FUNNY CAR Q1 (4:55 p.m.): Ron Capps, whose four-race win streak ended last weekend is Epping, is back on top, at least after the first qualifying session following a 3.895 pass in his NAPA Auto Parts Charger. Nine teams ran in the threes in the first session, with Epping qualifying leader Robert Hight No. 2 behind Capps with a 3.920 and Courtney Force No. 3 with a 3.934. Fifteen cars made passes and, thanks to some passing cloud cover, 12 of them made full passes down the Raceway Park strip. [Detailed results]
TOP FUEL Q1 (5:15 p.m.): Defending event champ Steve Torrence, who was the low qualifier earlier this season in Las Vegas, put the Capco Contractors digger on the provisional pole with a 3.769, just ahead of last weekend’s Epping winner, Brittany Force, who clocked a 3.780 for the No. 2 spot. Points leader Leah Pritchett (3.788) and Antron Brown (3.790) were right on their heels. The first run of Blake Alexander’s Top Fuel debut in the Worsham Racing entry ended quickly in tire smoke, making him the slowest of 13 cars who made runs in the session. [Detailed results]

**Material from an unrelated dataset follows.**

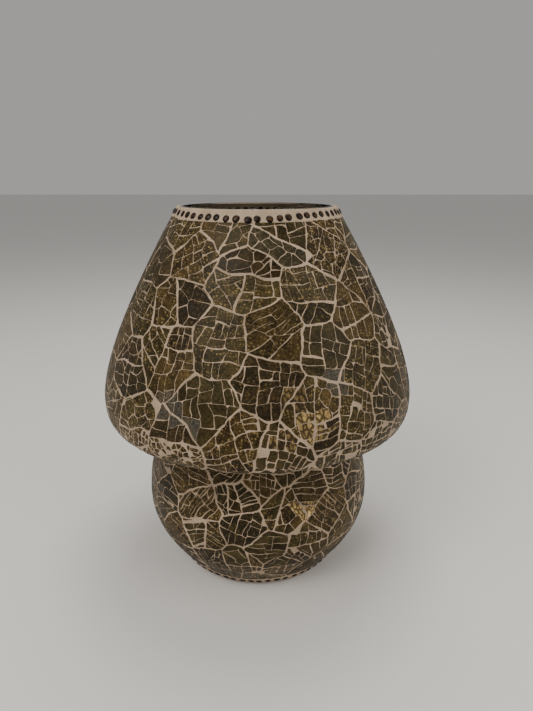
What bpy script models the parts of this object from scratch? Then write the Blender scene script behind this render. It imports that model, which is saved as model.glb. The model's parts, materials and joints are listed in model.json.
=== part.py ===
"""A mushroom-shaped mosaic glass table lamp, unlit, standing on its rubber pads.

Frame: origin on the resting plane under the lamp's axis, +Z up, -Y to the front, metres.
The vessel is one blown glass shell. Skins of grouted tesserae and two bead bands lie on it.
Inside, a steel bridge clamps the glass foot to a base plate and carries the lampholder and bulb.
"""

import math

import bmesh
import bpy
from mathutils import Matrix, Vector

MM = 0.001
GAP = 0.3 * MM                      # between pieces that touch on the real lamp

# Driving dimensions of the vessel's outer face
HEIGHT = 330 * MM
RIM_RADIUS = 67.2 * MM
SHOULDER_RADIUS = 139 * MM
SHOULDER_HEIGHT = 168 * MM
WAIST_RADIUS = 94 * MM
WAIST_HEIGHT = 134 * MM
BELLY_RADIUS = 105 * MM
BELLY_HEIGHT = 66 * MM
FOOT_RADIUS = 74 * MM
FOOT_HEIGHT = 1 * MM                # the foot's edge clears the surface that the pads rest on

MOSAIC_THICKNESS = 2.2 * MM
GLASS_THICKNESS = 3.0 * MM
TOP_BAND = 10.5 * MM                # height of the bead bands, along the wall
FOOT_BAND = 12.5 * MM
STEPS = 40                          # facets round the vessel
SMALL_STEPS = 24                    # facets round the small turned pieces

# Foot, from the resting plane up
PAD_HEIGHT = 2.5 * MM
PLATE_BOTTOM = PAD_HEIGHT + GAP
PLATE_THICKNESS = 1.2 * MM
GASKET_THICKNESS = 0.9 * MM
LIP_BOTTOM = PLATE_BOTTOM + PLATE_THICKNESS + GASKET_THICKNESS + 2 * GAP
LIP_THICKNESS = 4 * MM
LIP_RADIUS = 46 * MM                # the opening inside the turned-in glass foot
PLATE_RADIUS = 63 * MM
PAD_CIRCLE = 54 * MM
PAD_RADIUS = 6 * MM
SCREW_REACH = 38 * MM               # from the axis to each bridge screw

# Lampholder for an E27 cap: 27 mm thread, 3.629 mm pitch
BRIDGE_TOP = 26 * MM
BRIDGE_THICKNESS = 1.5 * MM
BRIDGE_WIDTH = 20 * MM
NIPPLE_RADIUS = 5 * MM
NIPPLE_BORE = 3.7 * MM
NIPPLE_BOTTOM = 17 * MM
NIPPLE_TOP = 38 * MM
HOLDER_BOTTOM = BRIDGE_TOP + 1.0 * MM + 2 * GAP
HOLDER_RADIUS = 19.5 * MM
HOLDER_SPLIT = HOLDER_BOTTOM + 18 * MM
HOLDER_TOP = HOLDER_BOTTOM + 56 * MM
INSERT_BOTTOM = NIPPLE_TOP + 1.5 * MM
INSERT_TOP = INSERT_BOTTOM + 12 * MM
INSERT_RADIUS = 16.2 * MM
SOCKET_RADIUS = 13.7 * MM           # inside the screw shell

# Bulb, standing fully screwed in
CONTACT_BOTTOM = INSERT_TOP + 2.6 * MM
CAP_RADIUS = 13.0 * MM
CAP_BOTTOM = CONTACT_BOTTOM + 4.8 * MM
CAP_TOP = CAP_BOTTOM + 21 * MM
BULB_RADIUS = 30 * MM
BULB_LENGTH = 105 * MM
FILAMENTS = 4

# Cable inlet at the back of the bowl
INLET_HEIGHT = 50 * MM
INLET_HOLE = 7.0 * MM
INLET_BORE = 4.3 * MM


def clear_scene():
    for obj in list(bpy.data.objects):
        bpy.data.objects.remove(obj, do_unlink=True)


def new_collection(name):
    collection = bpy.data.collections.new(name)
    bpy.context.scene.collection.children.link(collection)
    return collection


def material(name, colour, roughness, metallic=0.0, alpha=1.0):
    made = bpy.data.materials.new(name)
    made.use_nodes = True
    shader = made.node_tree.nodes["Principled BSDF"]
    shader.inputs["Base Color"].default_value = (*colour, 1)
    shader.inputs["Roughness"].default_value = roughness
    shader.inputs["Metallic"].default_value = metallic
    shader.inputs["Alpha"].default_value = alpha
    made.diffuse_color = (*colour, alpha)
    return made


# ---------------------------------------------------------------- outline of the vessel


def bezier(start, handle_a, handle_b, end, count):
    """Points of a cubic curve from start up to, but not including, end."""
    points = []
    for step in range(count):
        t = step / count
        weights = ((1 - t) ** 3, 3 * t * (1 - t) ** 2, 3 * t**2 * (1 - t), t**3)
        knots = (start, handle_a, handle_b, end)
        points.append(
            (
                sum(w * k[0] for w, k in zip(weights, knots)),
                sum(w * k[1] for w, k in zip(weights, knots)),
            )
        )
    return points


def vessel_outline():
    """(radius, height) down the outer face of the mosaic, rim first. The waist is its narrowest point."""
    rim = (RIM_RADIUS, HEIGHT)
    shoulder = (SHOULDER_RADIUS, SHOULDER_HEIGHT)
    crease = (WAIST_RADIUS + 5 * MM, WAIST_HEIGHT + 5 * MM)
    waist = (WAIST_RADIUS, WAIST_HEIGHT)
    belly = (BELLY_RADIUS, BELLY_HEIGHT)
    foot = (FOOT_RADIUS, FOOT_HEIGHT)
    shade_side = bezier(
        rim,
        (rim[0] + 7 * MM, rim[1] - 12 * MM),
        (shoulder[0], shoulder[1] + 46 * MM),
        shoulder,
        7,
    )
    underside = bezier(
        shoulder,
        (shoulder[0], shoulder[1] - 25 * MM),
        (crease[0] + 29 * MM, crease[1] + 7.5 * MM),
        crease,
        6,
    )
    fold = bezier(
        crease,
        (crease[0] - 3.5 * MM, crease[1] - 1 * MM),
        (waist[0], waist[1] + 3 * MM),
        waist,
        2,
    )
    bowl_top = bezier(
        waist,
        (waist[0], waist[1] - 14 * MM),
        (belly[0], belly[1] + 32 * MM),
        belly,
        4,
    )
    bowl_side = bezier(
        belly,
        (belly[0], belly[1] - 28 * MM),
        (foot[0] + 10 * MM, foot[1] + 16 * MM),
        foot,
        7,
    )
    return shade_side + underside + fold + bowl_top + bowl_side + [foot]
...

PRO STOCK MOTORCYCLE Q2 (6:43 p.m.): LE Tonglet, the winner of the last two Pro Stock Motorcycle events, took over the top spot after day one with a 6.800 on his Nitro Fish Suzuki. Tonglet was third after the first session with a 6.824, but made a significantly better run on the second to claim the provisional pole. After a 6.810 in the first session, Hector Arana Jr., remained consistent with a 6.819 that was good for two qualifying bonus points while Joey Gladstone made a solid move upward in the field with a 6.848 on the San Marino Excavating Suzuki. Harley riders Andrew Hines and Eddie Krawiec each had difficulty matching their earlier runs on their new Harley Street Rod entries. Krawiec posted a 6.881 while Hines could muster only a 6.902. [Detailed results]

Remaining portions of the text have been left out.